The summary of facts showed that on Friday evening, Armon was at his mother’s house where the pair ate the dinner Armon had brought with him.

It had become something of a Friday night ritual - a take-away dinner and watching television.

But an argument began and Armon became angry when his mother mentioned his previous relationships and lifestyle.

Justice Christine Grice said during the sentencing that Armon had claimed his mother started screaming at him and calling him names.

He went to the laundry and got a large crowbar he had been using earlier in the day.

As his mother walked away from him, with her back to him, he used the tool to strike her in the head.

Sheehan fell, hitting the kitchen cupboards as she went down on the floor, her head bleeding from the large cut on the back of her head.

As she lay on her back, face up and conscious, Sheehan looked at her son, said “s**t” and put her hands up to her face to defend herself as the crowbar came down on her head a second time.

The blow broke Sheehan’s right hand as she struggled to defend herself.

Aware she was still alive, Armon then grabbed a carving knife from a container on the kitchen bench.

Standing over her, he watched his mother take her last breath, having stabbed her four times in the chest, with sufficient force that the blade went into her heart and left lung.

When she was no longer breathing, Armon dragged his mother into the bathroom, so no one could see her lying on the kitchen floor.

He then went outside and smoked a cigarette on the back doorstep before trying to clean up.

Armon wiped down blood in the kitchen, placed the knife in the kitchen sink and threw the crowbar under a bed, before leaving the house and arriving back at his place just after 9pm.

At 8.15am the following Monday, Armon turned up at the Blenheim Police Station and said: “I think I need to speak to someone. I have murdered someone.”

He told an officer he had killed his mother in her home and that she was “on the floor in the bathroom”.

Paul Armon during sentencing in the High Court in Blenheim. Photo: Tracy Neal.

When spoken to further, Armon confessed he had hit his mother on the back of the head twice with the crowbar and then stabbed her in the chest.

He said his mother had “started swearing at him, calling him names and running him down”, which triggered him.

Armon said he “got real angry real quick and just snapped and totally lost the plot”.

A psychiatrist’s report described his actions as having “come out of nowhere” and being out of character, but were the result of a lifelong feeling of inadequacy.

A doctor found there was no evidence of a psychotic illness, and no nexus between mental health and the offending.

Crown prosecutor Mark O’Donoghue said Armon “could have, and should have walked away as he had always done in the past”.

He said the Crown accepted Armon’s statement that he wished every day he had done so, and that he was genuinely remorseful, indicated by his early guilty plea.

Justice Grice said Armon had led a happy childhood with parents he was close to, but they separated when he was an adult.

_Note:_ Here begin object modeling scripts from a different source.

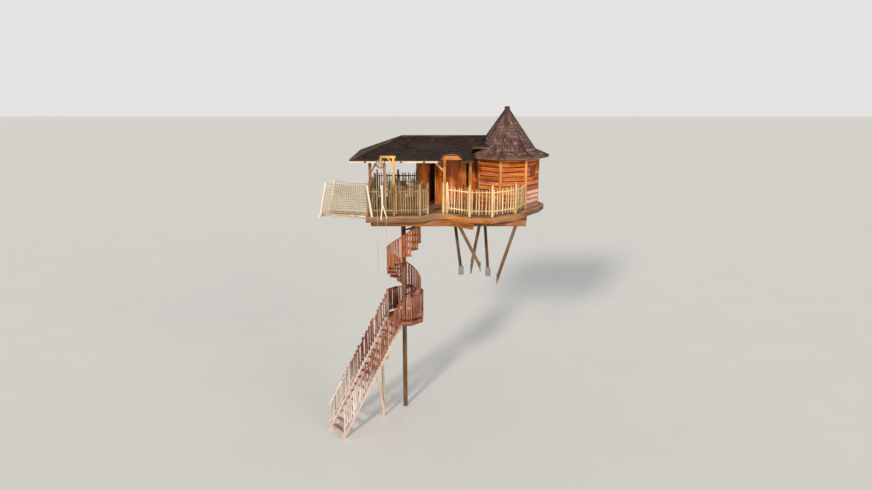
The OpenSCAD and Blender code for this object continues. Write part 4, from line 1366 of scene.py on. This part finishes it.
@dataclass
class Hoist(Part):
    """The hoist: a post with an arm, a wheel, and the two free ends of its rope."""

    rope_d: float = 0.016
    side_y: float = -0.700
    wheel_x: float = -4.215
    wheel_r: float = 0.165
    top_z: float = 2.407
    near_low: float = -8.300
    far_low: float = -7.700
    steps: int = 36
    knot_thick: float = 0.55
    knot_wide: float = 0.62
    knot_lift: float = 0.012

    def rope(self, name: str, node: str, x: float, low: float) -> None:
        """Makes one hanging rope with the knot at its end.

        Args:
            name: the rope's name.
            node: the node that it stands for.
            x: where it leaves the wheel.
            low: the height of its lower end.
        """
        path = [Vector((x, self.side_y, self.top_z - i * (self.top_z - low) / self.steps))
                for i in range(self.steps + 1)]
        rope = self.tube(name, path)
        knot = self.shop.cords(f"{name}_knot", [self.knot(path[-1])], Slot.HOIST_ROPE,
                               self.rope_d * self.knot_thick, sides=8)
        self.fitter.fit(rope, Slot.HOIST_ROPE, [node])

    def knot(self, end: Vector) -> Points:
        """The turns of an overhand knot round a rope's end."""
        turn = [Vector((math.sin(a) + 2 * math.sin(2 * a), math.cos(a) - 2 * math.cos(2 * a), -math.sin(3 * a)))
                for a in np.linspace(0, TURN * 0.97, 40)]
        return [end + UP * self.knot_lift + p * self.rope_d * self.knot_wide for p in turn]

    def tube(self, name: str, path: Points, sides: int = 10) -> Piece:
        """A rope's round body along a line that hangs straight down.

        Args:
            name: the object's name.
            path: the line.
            sides: how many sides it has.

        Returns:
            The tube.
        """
        bm = bmesh.new()
        uv = bm.loops.layers.uv.new(GRAIN)
        angles = [TURN * k / sides for k in range(sides)]
        rings = [[bm.verts.new(point + self.rope_d / 2 * Vector((math.cos(a), math.sin(a), 0))) for a in angles]
                 for point in path]
        step = (path[1] - path[0]).length
        for number, (first, second) in enumerate(zip(rings, rings[1:])):
            low, high = step * number, step * (number + 1)
            for k in range(sides):
                after = (k + 1) % sides
                face = bm.faces.new([first[k], first[after], second[after], second[k]])
                face.smooth = True
                for loop, (reach, side) in zip(face.loops, ((low, k), (low, k + 1), (high, k + 1), (high, k))):
                    loop[uv].uv = (reach, side / sides)
        bm.faces.new(rings[0][::-1])
        bm.faces.new(rings[-1])
        bmesh.ops.recalc_face_normals(bm, faces=bm.faces)
        return to_object(name, bm)

    def ropes(self) -> None:
        """Makes both hanging ropes."""
        self.rope("rope_near", "hoist_rope_near", self.wheel_x + self.wheel_r, self.near_low)
        self.rope("rope_far", "hoist_rope_far", self.wheel_x - self.wheel_r, self.far_low)

    def build(self) -> None:
        """Dresses the post, the arm and the wheel."""
        self.timbers(("hoist_post_and_arm", "hoist_frame", Slot.HOIST_TIMBER, 0.006))
        self.fitter.timber("hoist_turned_wheel", "hoist_wheel", Slot.HOIST_WHEEL, smooth=35)


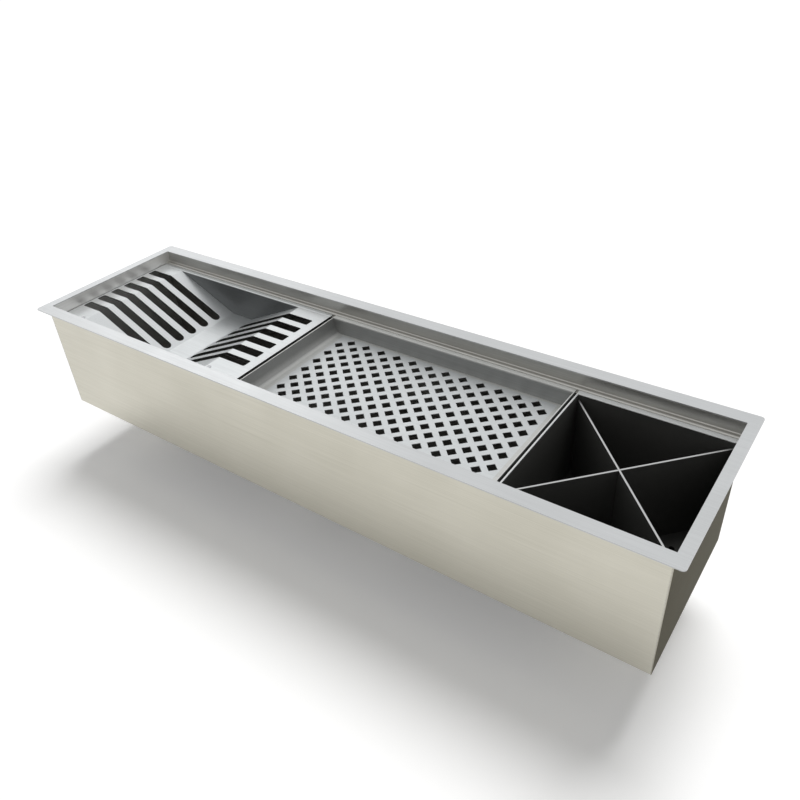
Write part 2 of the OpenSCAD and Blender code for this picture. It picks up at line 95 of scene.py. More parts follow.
def brushed_stainless(name, dark, light, line_mm, rough, relief, upright=None, glancing="FFFFFF"):
    """Stainless steel with a No. 4 brushed finish: fine lines in two close tones, dark and light. line_mm is
    the length of a line along X, Y and Z, rough the middle of the roughness, and relief the strength of the
    lines' bump. upright is painted shade that darkens the upright faces: the share of their brightness
    that they keep, and how level a face is, from 0 to 1, where it starts to rise and where it is whole.
    glancing is painted shade too: a tint that darkens what the steel mirrors at a glancing angle."""
    material, tree = new_material(name)
    place = add_node(tree, "ShaderNodeTexCoord").outputs["Object"]
    # Brushed lines are about 0.1 mm wide. They are drawn 1 mm wide so that they show.
    lines_per_metre = [1000 / length for length in line_mm]
    lines = add_node(tree, "ShaderNodeVectorMath", {0: place, 1: lines_per_metre}, operation="MULTIPLY")
    grain = add_node(tree, "ShaderNodeTexNoise",
                     {"Vector": lines, "Scale": 1.0, "Detail": 4.0, "Roughness": 0.65})
    # Rolling leaves broad, faint clouds about 90 mm across
    clouds_per_metre, cloud_share = 11.0, 0.35
    clouds = add_node(tree, "ShaderNodeTexNoise",
                      {"Vector": place, "Scale": clouds_per_metre, "Detail": 2.0, "Roughness": 0.5})
    mixed = add_node(tree, "ShaderNodeMix", {0: cloud_share, 2: grain, 3: clouds}, data_type="FLOAT")
    # Nearly all of the noise lies between these two values
    least, most = 0.3, 0.7
    tone = add_node(tree, "ShaderNodeMapRange", {"Value": mixed, "From Min": least, "From Max": most})
    colour = add_node(tree, "ShaderNodeMix", {0: tone, 6: linear_colour(dark), 7: linear_colour(light)},
                      data_type="RGBA").outputs[2]
    # Upright faces lose brightness here by how far they turn from level, a painted shade
    if upright:
        upright_share, rises_from, whole_from = upright
        normal = add_node(tree, "ShaderNodeNewGeometry").outputs["Normal"]
        facing = add_node(tree, "ShaderNodeSeparateXYZ", {0: normal})
        level = add_node(tree, "ShaderNodeMath", {0: facing.outputs["Z"]}, operation="ABSOLUTE")
        kept = add_node(tree, "ShaderNodeMapRange",
                        {"Value": level, "From Min": rises_from, "From Max": whole_from,
                         "To Min": upright_share, "To Max": 1.0})
        colour = add_node(tree, "ShaderNodeMix", {0: kept, 6: linear_colour("000000"), 7: colour},
                          data_type="RGBA").outputs[2]
    rough_swing, line_depth = 0.05, 0.00005
    gloss = add_node(tree, "ShaderNodeMapRange",
                     {"Value": mixed, "From Min": least, "From Max": most,
                      "To Min": rough + rough_swing, "To Max": rough - rough_swing})
    bump = add_node(tree, "ShaderNodeBump", {"Strength": relief, "Distance": line_depth, "Height": grain})
    # The Specular Tint darkens what the steel mirrors at a glancing angle, a painted shade where it is not
    # white
    surface = add_node(tree, "ShaderNodeBsdfPrincipled",
                       {"Base Color": colour, "Metallic": 1.0, "Roughness": gloss, "Normal": bump,
                        "Specular Tint": linear_colour(glancing)})
    add_node(tree, "ShaderNodeOutputMaterial", {"Surface": surface})
    return material


def ease_edges(mesh, width):
    """Breaks the sharp edges of a mesh, as deburring does, and shades its curves smooth."""
    piece = bpy.data.objects.new("deburring", mesh)
    bpy.context.collection.objects.link(piece)
    bevel = piece.modifiers.new("deburr", "BEVEL")
    bevel.width = width
    bevel.segments = 2
    # The facets of bends and round corners turn less than this from one to the next, so they stay as they are
    bevel.limit_method = "ANGLE"
    bevel.angle_limit = math.radians(32)
    # The wide faces stay flat in the light, and only the broken edges and the bends turn
    flat = piece.modifiers.new("flat faces", "WEIGHTED_NORMAL")
    flat.mode = "FACE_AREA"
    flat.weight = 100
    evaluated = piece.evaluated_get(bpy.context.evaluated_depsgraph_get())
    eased = bpy.data.meshes.new_from_object(evaluated)
    bpy.data.objects.remove(piece)
    return eased


def add_piece(name, mesh, material, body):
    """Adds a finished mesh as a piece that rides on a body."""
    mesh.materials.clear()
    mesh.materials.append(material)
    piece = bpy.data.objects.new(name, mesh)
    bpy.context.collection.objects.link(piece)
    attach(piece, body)
    return piece


# A face is inside the trough where it looks towards this point over the opening, and it is the floor's where
# it also lies below this height, 20 mm above the underside
over_opening = Vector((0, 0, 0.05))
floor_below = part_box("trough_wrap")[0].z + 0.02


def deburred(node, width, material, body, inside=()):
    """Replaces a CAD node by a copy with its edges broken. inside gives the materials of the faces inside the
    trough, toned apart from the outside as painted light and shade, and then that of the floor among them."""
    shape = bmesh.new()
    shape.from_mesh(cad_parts[node].data)
    bmesh.ops.remove_doubles(shape, verts=shape.verts, dist=1e-6)
    bmesh.ops.dissolve_limit(shape, angle_limit=math.radians(0.5), verts=shape.verts, edges=shape.edges)
    for face in shape.faces:
        face.smooth = True
    plain = bpy.data.meshes.new(node)
    shape.to_mesh(plain)
    shape.free()
    piece = add_piece(node + "_deburred", ease_edges(plain, width), material, body)
    if inside:
        for finish in inside:
            piece.data.materials.append(finish)
        for face in piece.data.polygons:
            if face.normal.dot(over_opening - face.center) > 0:
                face.material_index = len(inside) if face.center.z < floor_below else 1
    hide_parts(node)


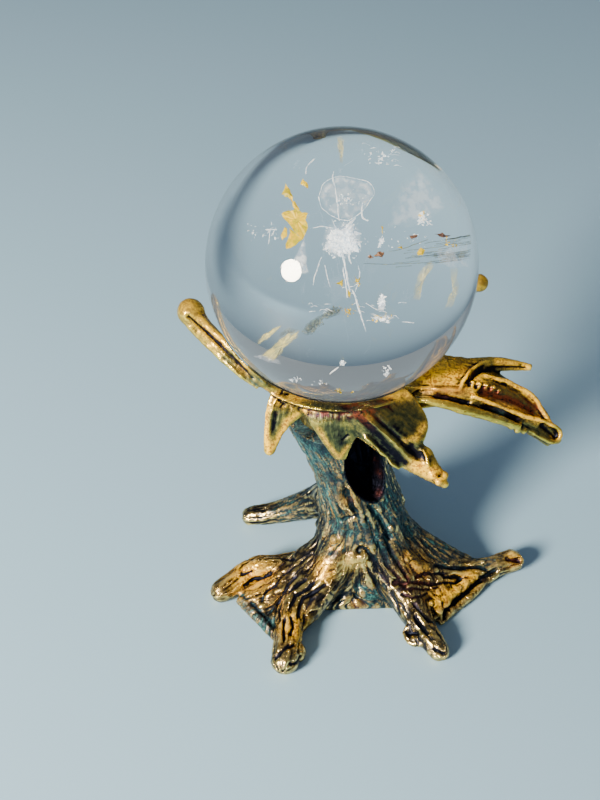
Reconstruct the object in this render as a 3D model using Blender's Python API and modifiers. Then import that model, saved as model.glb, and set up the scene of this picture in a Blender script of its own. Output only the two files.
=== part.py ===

Armon was born with a facial disfigurement that had led to him being bullied at school, and was something of an outcast, which gave rise to some difficulties later in his life, she said.

As a teen, he turned to alcohol and drugs and his behaviour continued into his 20s when his relationship with his mother grew strained, Justice Grice said.

Armon entered a long-term relationship when he was 29, but lapsed into alcohol and drug abuse following the Christchurch earthquakes, and the relationship ended.

Justice Grice said Armon’s mother “regularly criticised” him, and he usually dealt with it by walking away.

He moved back to Blenheim from Christchurch to care for Sheehan as she aged and needed help, but she was described as “controlling”.

Justice Grice said in determining the MPI that all murders were “brutal, cruel, depraved or callous”, but Armon had attacked his elderly mother by surprise, and when she was incapable of defending herself.

While it showed a high level of callousness, Armon’s remorse and early guilty plea were factors in Justice Grice’s decision to award a two-year credit on the MPI.

Following the sentencing, Detective Sergeant Ashley Clarke, of Marlborough CIB, acknowledged the outcome.

He thanked the investigations team and the wider public who helped with information during the course of the investigation.

“While no outcome can bring Mrs Sheehan back, we are pleased that the matter has now been concluded through the courts,” Clarke said.